Already in the 1930s, Henry Ford said that it was good that the majority of Americans didn’t know how banks function in reality, because if they did, a revolution would explode before tomorrow morning. With the objective of not losing their privileges, the powerful have a team of specialists, whose task is deforming reality through the discourse. This is the reason for the monopoly of the ubiquitous mass media, etc.
In my point of view, the most important thing is to understand clearly that a tyrant is only a tyrant if he has subjects; and this depends on us! We have much more power than we think, and it is essential to know that to be able to act. In the current situation and in the near future, I believe it to be fundamental to break the social contract imposed by the State, the EU and the ECB (European Central Bank), and interweave it with our communities and collectively construct our own institutions.

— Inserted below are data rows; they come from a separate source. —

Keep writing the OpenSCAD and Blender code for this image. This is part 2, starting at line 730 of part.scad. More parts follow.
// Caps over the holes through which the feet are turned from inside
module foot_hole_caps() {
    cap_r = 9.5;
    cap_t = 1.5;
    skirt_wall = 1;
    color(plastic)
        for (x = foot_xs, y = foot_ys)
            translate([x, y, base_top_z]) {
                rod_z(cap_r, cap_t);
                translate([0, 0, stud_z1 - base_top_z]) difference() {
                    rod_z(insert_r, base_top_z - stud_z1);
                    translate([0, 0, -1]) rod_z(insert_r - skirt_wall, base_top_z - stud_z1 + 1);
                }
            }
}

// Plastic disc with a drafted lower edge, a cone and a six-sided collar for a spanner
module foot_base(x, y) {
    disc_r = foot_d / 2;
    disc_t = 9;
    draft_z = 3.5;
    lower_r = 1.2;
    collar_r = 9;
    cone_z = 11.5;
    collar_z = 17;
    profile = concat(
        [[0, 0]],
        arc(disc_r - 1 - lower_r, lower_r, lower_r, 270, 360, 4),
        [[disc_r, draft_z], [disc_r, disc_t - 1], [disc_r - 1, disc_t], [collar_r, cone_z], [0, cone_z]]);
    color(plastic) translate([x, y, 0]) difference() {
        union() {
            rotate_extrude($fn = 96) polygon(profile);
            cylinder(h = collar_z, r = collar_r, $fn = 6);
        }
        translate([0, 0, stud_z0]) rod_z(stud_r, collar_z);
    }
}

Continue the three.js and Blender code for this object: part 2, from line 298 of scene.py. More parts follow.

After the global mobilizations that have taken place during the last years, it looks like we all agree that 1% of the world’s population takes the political, social and economical decisions that affect the other 99% (it is worth mentioning that too many people inside this 99% are complicit with that 1%, a similar situation ended in Auschwitz). In relation to the above, I have been thinking about how to work with that 1%. I believe it would be easier to be able to question that 1% than the other 99%.